▸ **What is being asked**:
Reproduce exactly the lines of the material beneath, from the line that contains "Write part 2" to the line that contains "band = band - 0.09", both included, and no other lines.

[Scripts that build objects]
>> Start
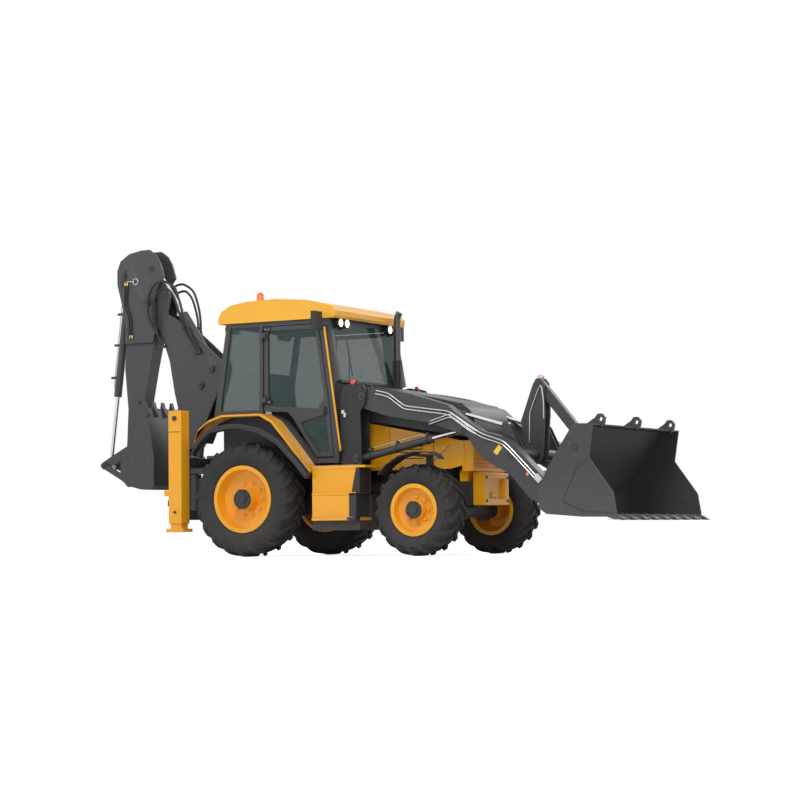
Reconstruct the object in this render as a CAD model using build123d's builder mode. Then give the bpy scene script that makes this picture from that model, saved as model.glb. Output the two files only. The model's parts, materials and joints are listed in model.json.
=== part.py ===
from build123d import *
import math
import os

# Backhoe loader. Millimetres. +X forward, +Y left, +Z up, ground at z = 0.
# Side outlines are lists of (x, z) with x measured forward from the rear axle.

os.makedirs("parts", exist_ok=True)

# Driving dimensions
guide_eye = (-2630, 1116)   # rod's eye of the backhoe bucket's cylinder
guide_boss_r = 50
rear_reach = guide_boss_r - guide_eye[0]
front_reach = 4753          # rear axle to the tips of the loader bucket's teeth
rear_axle_x = (rear_reach - front_reach) / 2
wheelbase = 2220
pin_gap = 0.3              # radial clearance of pins in bores
side_gap = 5               # clearance beside a moving piece
seat_gap = 0.3             # clearance where a moving piece is guided

# Wheels: tyre outer radius is also the hub height
rear_tyre_r, rear_tyre_w, rear_wheel_y = 655, 440, 910
rear_rim_r, rear_rim_w = 383, 356
front_tyre_r, front_tyre_w, front_wheel_y = 502, 400, 930
front_rim_r, front_rim_w = 287, 330
rim_wall = 12
rear_stub_r, front_stub_r = 60, 48

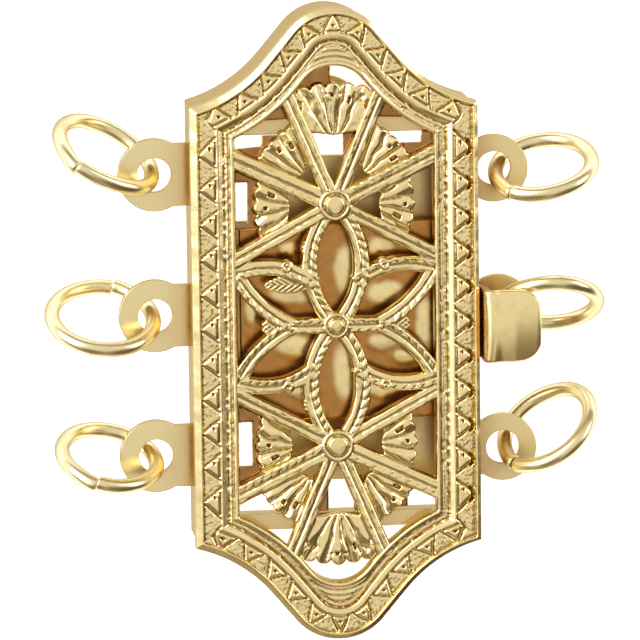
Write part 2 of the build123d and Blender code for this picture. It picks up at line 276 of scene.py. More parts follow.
def rim_height(x, y):
    """Top of the rim: polished border, engraved teeth, ridge, dashed groove, grained shelf and inner rail."""
    depth = outline_depth(x, y)
    lip = -outline_depth(x, y, rim_width, crown_radius)
    run = rim_run(x, y)
    tooth = np.interp(run, tooth_runs, tooth_numbers)
    swing = (tooth - np.round(tooth)) * tooth_length
    aside = np.abs(swing)
    on_side = np.clip((side_end - np.abs(y)) / side_blend, 0, 1)
    rightness = np.clip(x / half_width, -1, 1)
    leftness = on_side * np.clip(-rightness, 0, 1)
    wander = value_noise(x, y, 0.45, 21)
    grain = value_noise(x, y, 0.08, 5) + 0.6 * value_noise(x, y, 0.045, 6)
    place = depth - side_shift * (1 - rightness) * on_side + 0.008 * wander

    # Teeth with their apex outwards: V cuts along both sides, a small pit, a crescent scoop before the apex
    reach = (place - tooth_apex) / (tooth_base - tooth_apex)
    slant = atan2(tooth_half, tooth_base - tooth_apex)
    edge = (aside + 0.02 * wander - tooth_half * reach) * cos(slant)
    face = band_face + 0.03 * np.clip(-edge / 0.1, 0, 1) + 0.03 * np.clip(reach, 0, 1)
    ground = band_face - 0.015 + 0.014 * grain
    band = np.where(edge < 0, face, ground)
    band = band - (tooth_cut - 0.055 * leftness) * ditch(edge - cut_outset, cut_half)
    up = swing * np.sign(y)
    band = band - pit_depth * dome(np.hypot((up - 0.17 * on_side) / 1.5, place - pit_place), cut_half)
    outer_arc = np.hypot(aside / 0.29, (place - 0.47) / 0.26)
    inner_arc = np.hypot(aside / 0.27, (place - 0.56) / 0.17)
    scoop = np.clip((1 - outer_arc) / 0.2, 0, 1) * np.clip((inner_arc - 1) / 0.25, 0, 1)
    band = band - scoop_depth * on_side * np.clip(0.2 + rightness, 0, 1) * scoop
    band = band - 0.09 * ditch(place - tooth_apex, cut_half) * np.clip((aside - 0.2) / 0.05, 0, 1)

    # Border, groove behind the teeth and ridge
    crest = 0.21 - 0.06 * rightness
    fall = np.where(depth < crest, border_slope * (crest - depth), border_fall * (depth - crest))
    border = border_top - fall
    height = np.where(depth < crest, border, np.where(depth < band_end, np.maximum(band, border), band))
    base_cut = np.clip((0.4 - aside) / 0.05, 0, 1) * (1 - 0.3 * on_side * (1 + rightness) / 2)
    height = height - (base_groove_depth + 0.06 * leftness) * base_cut * ditch(place - base_groove, 0.045)
    inward = (0.15 + 0.43 * on_side) * (place - ridge_crest)
    ridge = band_face + 0.05 - np.where(place < ridge_crest, 0.3 * (ridge_crest - place), inward)
    ridge_side = np.where(place > ridge_full, ridge, np.minimum(ridge, height))
    height = np.where(place > ridge_start, ridge_side, height)

    # Shelf with its dashed groove, and the inner rail with the curves of the two points
    shelf = band_face - 0.05 + 0.012 * np.cos(2 * pi * place / shelf_line_pitch) + 0.008 * grain
    height = np.where(place > shelf_start, shelf, height)
    dash = np.clip(0.75 + 0.5 * value_noise(run, 0 * run, 0.16, 41) + 0.3 * wander, 0.25, 1)
    height = height - dash_depth * dash * ditch(place - dash_place, cut_half)
    height = height - 0.06 * (1 - dash) * ditch(place - fine_line, cut_half)
    arch = band_face - 0.03 + 0.02 * np.cos(2 * pi * lip / 0.22) + 0.006 * grain
    inner = np.where(lip < rail_end, band_face - 0.09 + 0.1 * dome(lip - 0.1, 0.11), arch)
    height = np.where(depth > rail_start, inner, height)
    return height + 0.008 * wander - edge_drop(lip)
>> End
▸ **Finished task**:
Write part 2 of the build123d and Blender code for this picture. It picks up at line 276 of scene.py. More parts follow.
def rim_height(x, y):
    """Top of the rim: polished border, engraved teeth, ridge, dashed groove, grained shelf and inner rail."""
    depth = outline_depth(x, y)
    lip = -outline_depth(x, y, rim_width, crown_radius)
    run = rim_run(x, y)
    tooth = np.interp(run, tooth_runs, tooth_numbers)
    swing = (tooth - np.round(tooth)) * tooth_length
    aside = np.abs(swing)
    on_side = np.clip((side_end - np.abs(y)) / side_blend, 0, 1)
    rightness = np.clip(x / half_width, -1, 1)
    leftness = on_side * np.clip(-rightness, 0, 1)
    wander = value_noise(x, y, 0.45, 21)
    grain = value_noise(x, y, 0.08, 5) + 0.6 * value_noise(x, y, 0.045, 6)
    place = depth - side_shift * (1 - rightness) * on_side + 0.008 * wander

    # Teeth with their apex outwards: V cuts along both sides, a small pit, a crescent scoop before the apex
    reach = (place - tooth_apex) / (tooth_base - tooth_apex)
    slant = atan2(tooth_half, tooth_base - tooth_apex)
    edge = (aside + 0.02 * wander - tooth_half * reach) * cos(slant)
    face = band_face + 0.03 * np.clip(-edge / 0.1, 0, 1) + 0.03 * np.clip(reach, 0, 1)
    ground = band_face - 0.015 + 0.014 * grain
    band = np.where(edge < 0, face, ground)
    band = band - (tooth_cut - 0.055 * leftness) * ditch(edge - cut_outset, cut_half)
    up = swing * np.sign(y)
    band = band - pit_depth * dome(np.hypot((up - 0.17 * on_side) / 1.5, place - pit_place), cut_half)
    outer_arc = np.hypot(aside / 0.29, (place - 0.47) / 0.26)
    inner_arc = np.hypot(aside / 0.27, (place - 0.56) / 0.17)
    scoop = np.clip((1 - outer_arc) / 0.2, 0, 1) * np.clip((inner_arc - 1) / 0.25, 0, 1)
    band = band - scoop_depth * on_side * np.clip(0.2 + rightness, 0, 1) * scoop
    band = band - 0.09 * ditch(place - tooth_apex, cut_half) * np.clip((aside - 0.2) / 0.05, 0, 1)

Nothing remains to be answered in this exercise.